*AIM OF THE EXERCISE:* Take the listing and print it in full, exactly as given.

>>>>

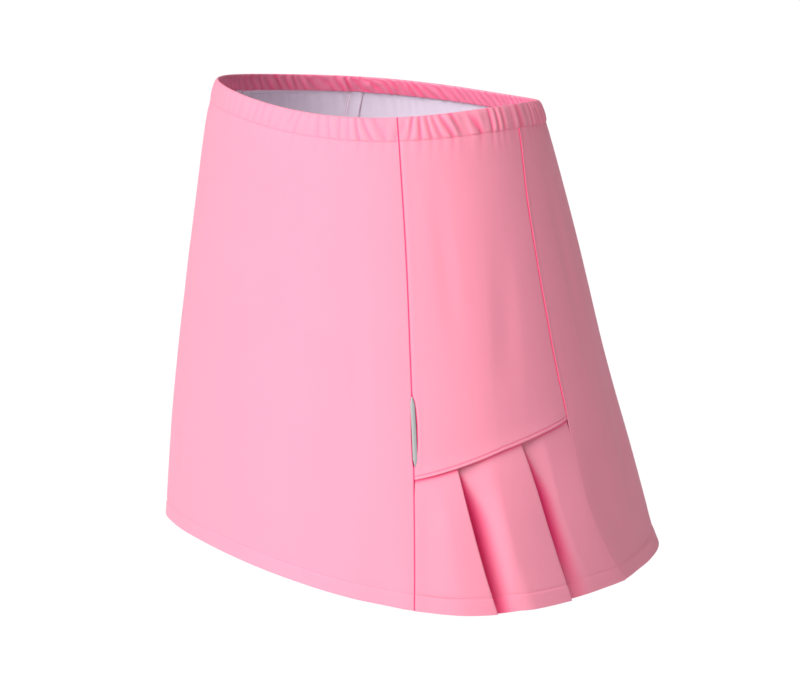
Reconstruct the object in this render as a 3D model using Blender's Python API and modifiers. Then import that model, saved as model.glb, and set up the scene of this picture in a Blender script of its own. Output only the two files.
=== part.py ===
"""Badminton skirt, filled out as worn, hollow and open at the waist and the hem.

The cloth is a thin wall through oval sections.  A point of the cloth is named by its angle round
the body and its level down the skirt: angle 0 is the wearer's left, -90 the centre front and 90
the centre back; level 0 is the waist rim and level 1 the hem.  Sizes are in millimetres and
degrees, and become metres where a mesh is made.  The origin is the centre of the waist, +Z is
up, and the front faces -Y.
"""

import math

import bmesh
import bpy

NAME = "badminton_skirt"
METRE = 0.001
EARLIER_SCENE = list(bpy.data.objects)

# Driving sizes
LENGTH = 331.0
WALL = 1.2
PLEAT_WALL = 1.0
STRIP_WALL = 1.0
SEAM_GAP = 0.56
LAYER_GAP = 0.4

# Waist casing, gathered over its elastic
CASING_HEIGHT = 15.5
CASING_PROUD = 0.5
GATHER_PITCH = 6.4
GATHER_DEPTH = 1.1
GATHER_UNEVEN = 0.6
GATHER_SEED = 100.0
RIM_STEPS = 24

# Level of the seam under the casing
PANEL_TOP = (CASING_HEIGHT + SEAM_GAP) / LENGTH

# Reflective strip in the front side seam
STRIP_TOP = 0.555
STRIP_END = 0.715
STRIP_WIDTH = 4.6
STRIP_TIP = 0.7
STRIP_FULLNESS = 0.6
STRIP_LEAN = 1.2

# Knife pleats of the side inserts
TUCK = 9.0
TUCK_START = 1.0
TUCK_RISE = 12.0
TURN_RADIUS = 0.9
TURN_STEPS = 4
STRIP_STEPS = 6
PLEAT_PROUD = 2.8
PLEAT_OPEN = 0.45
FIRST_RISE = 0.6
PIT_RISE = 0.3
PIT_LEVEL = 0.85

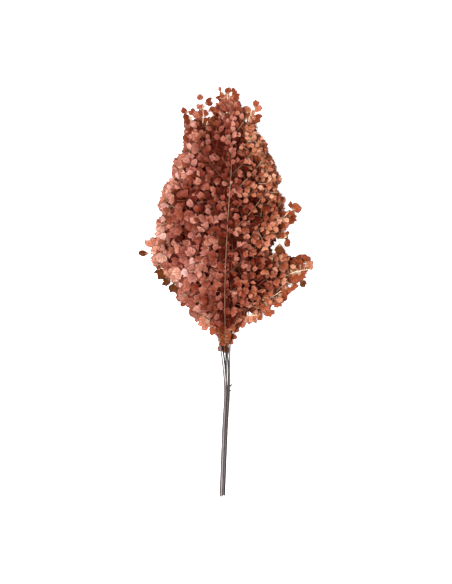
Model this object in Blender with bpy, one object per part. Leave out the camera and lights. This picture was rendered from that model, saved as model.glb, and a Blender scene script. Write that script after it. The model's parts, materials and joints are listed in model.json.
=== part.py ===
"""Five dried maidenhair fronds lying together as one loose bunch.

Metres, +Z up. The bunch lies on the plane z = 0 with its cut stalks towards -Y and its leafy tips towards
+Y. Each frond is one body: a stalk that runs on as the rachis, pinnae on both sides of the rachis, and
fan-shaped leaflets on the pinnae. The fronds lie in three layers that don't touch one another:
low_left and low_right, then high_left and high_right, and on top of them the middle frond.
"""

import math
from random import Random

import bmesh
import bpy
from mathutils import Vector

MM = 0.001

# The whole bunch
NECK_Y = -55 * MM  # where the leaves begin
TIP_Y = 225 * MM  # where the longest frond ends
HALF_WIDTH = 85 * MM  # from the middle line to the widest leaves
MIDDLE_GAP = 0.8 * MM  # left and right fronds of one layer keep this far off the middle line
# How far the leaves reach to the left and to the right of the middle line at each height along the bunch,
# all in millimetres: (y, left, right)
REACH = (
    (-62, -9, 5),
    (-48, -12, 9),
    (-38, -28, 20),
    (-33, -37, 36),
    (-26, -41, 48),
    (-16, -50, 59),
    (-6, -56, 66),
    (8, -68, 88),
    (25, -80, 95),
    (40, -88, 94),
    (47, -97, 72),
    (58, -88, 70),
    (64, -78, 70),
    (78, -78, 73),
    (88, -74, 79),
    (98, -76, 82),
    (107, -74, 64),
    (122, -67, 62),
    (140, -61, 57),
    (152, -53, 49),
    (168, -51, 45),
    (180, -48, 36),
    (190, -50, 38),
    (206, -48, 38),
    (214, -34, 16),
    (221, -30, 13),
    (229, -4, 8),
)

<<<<

*RESPONSE:*
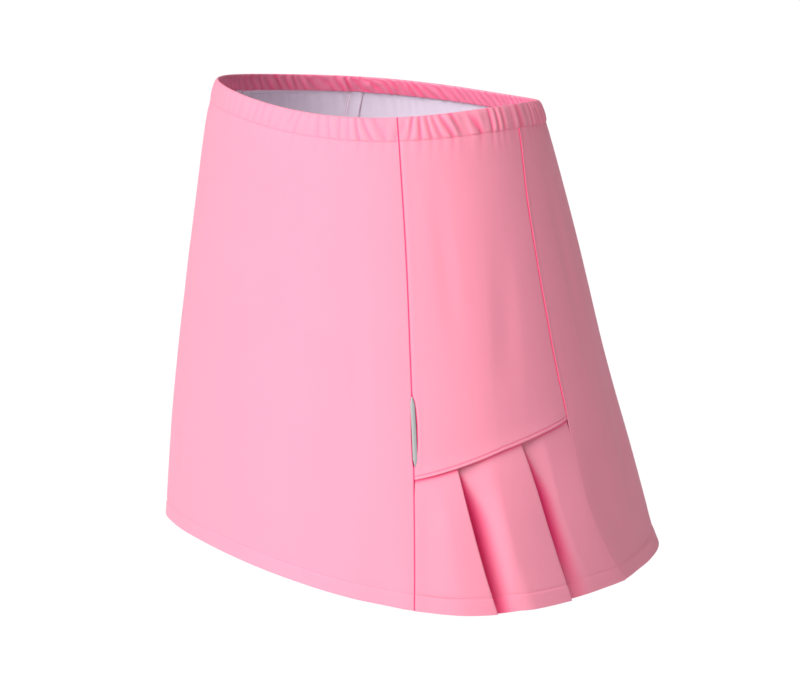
Reconstruct the object in this render as a 3D model using Blender's Python API and modifiers. Then import that model, saved as model.glb, and set up the scene of this picture in a Blender script of its own. Output only the two files.
=== part.py ===
"""Badminton skirt, filled out as worn, hollow and open at the waist and the hem.

The cloth is a thin wall through oval sections.  A point of the cloth is named by its angle round
the body and its level down the skirt: angle 0 is the wearer's left, -90 the centre front and 90
the centre back; level 0 is the waist rim and level 1 the hem.  Sizes are in millimetres and
degrees, and become metres where a mesh is made.  The origin is the centre of the waist, +Z is
up, and the front faces -Y.
"""

import math

import bmesh
import bpy

NAME = "badminton_skirt"
METRE = 0.001
EARLIER_SCENE = list(bpy.data.objects)

# Driving sizes
LENGTH = 331.0
WALL = 1.2
PLEAT_WALL = 1.0
STRIP_WALL = 1.0
SEAM_GAP = 0.56
LAYER_GAP = 0.4

# Waist casing, gathered over its elastic
CASING_HEIGHT = 15.5
CASING_PROUD = 0.5
GATHER_PITCH = 6.4
GATHER_DEPTH = 1.1
GATHER_UNEVEN = 0.6
GATHER_SEED = 100.0
RIM_STEPS = 24

# Level of the seam under the casing
PANEL_TOP = (CASING_HEIGHT + SEAM_GAP) / LENGTH

# Reflective strip in the front side seam
STRIP_TOP = 0.555
STRIP_END = 0.715
STRIP_WIDTH = 4.6
STRIP_TIP = 0.7
STRIP_FULLNESS = 0.6
STRIP_LEAN = 1.2

# Knife pleats of the side inserts
TUCK = 9.0
TUCK_START = 1.0
TUCK_RISE = 12.0
TURN_RADIUS = 0.9
TURN_STEPS = 4
STRIP_STEPS = 6
PLEAT_PROUD = 2.8
PLEAT_OPEN = 0.45
FIRST_RISE = 0.6
PIT_RISE = 0.3
PIT_LEVEL = 0.85

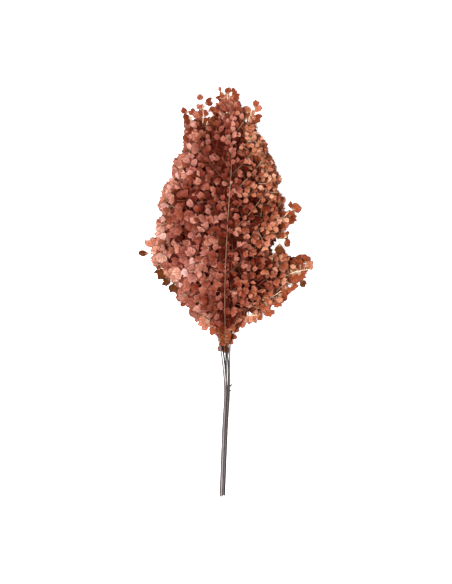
Model this object in Blender with bpy, one object per part. Leave out the camera and lights. This picture was rendered from that model, saved as model.glb, and a Blender scene script. Write that script after it. The model's parts, materials and joints are listed in model.json.
=== part.py ===
"""Five dried maidenhair fronds lying together as one loose bunch.

Metres, +Z up. The bunch lies on the plane z = 0 with its cut stalks towards -Y and its leafy tips towards
+Y. Each frond is one body: a stalk that runs on as the rachis, pinnae on both sides of the rachis, and
fan-shaped leaflets on the pinnae. The fronds lie in three layers that don't touch one another:
low_left and low_right, then high_left and high_right, and on top of them the middle frond.
"""

import math
from random import Random

import bmesh
import bpy
from mathutils import Vector

MM = 0.001

# The whole bunch
NECK_Y = -55 * MM  # where the leaves begin
TIP_Y = 225 * MM  # where the longest frond ends
HALF_WIDTH = 85 * MM  # from the middle line to the widest leaves
MIDDLE_GAP = 0.8 * MM  # left and right fronds of one layer keep this far off the middle line
# How far the leaves reach to the left and to the right of the middle line at each height along the bunch,
# all in millimetres: (y, left, right)
REACH = (
    (-62, -9, 5),
    (-48, -12, 9),
    (-38, -28, 20),
    (-33, -37, 36),
    (-26, -41, 48),
    (-16, -50, 59),
    (-6, -56, 66),
    (8, -68, 88),
    (25, -80, 95),
    (40, -88, 94),
    (47, -97, 72),
    (58, -88, 70),
    (64, -78, 70),
    (78, -78, 73),
    (88, -74, 79),
    (98, -76, 82),
    (107, -74, 64),
    (122, -67, 62),
    (140, -61, 57),
    (152, -53, 49),
    (168, -51, 45),
    (180, -48, 36),
    (190, -50, 38),
    (206, -48, 38),
    (214, -34, 16),
    (221, -30, 13),
    (229, -4, 8),
)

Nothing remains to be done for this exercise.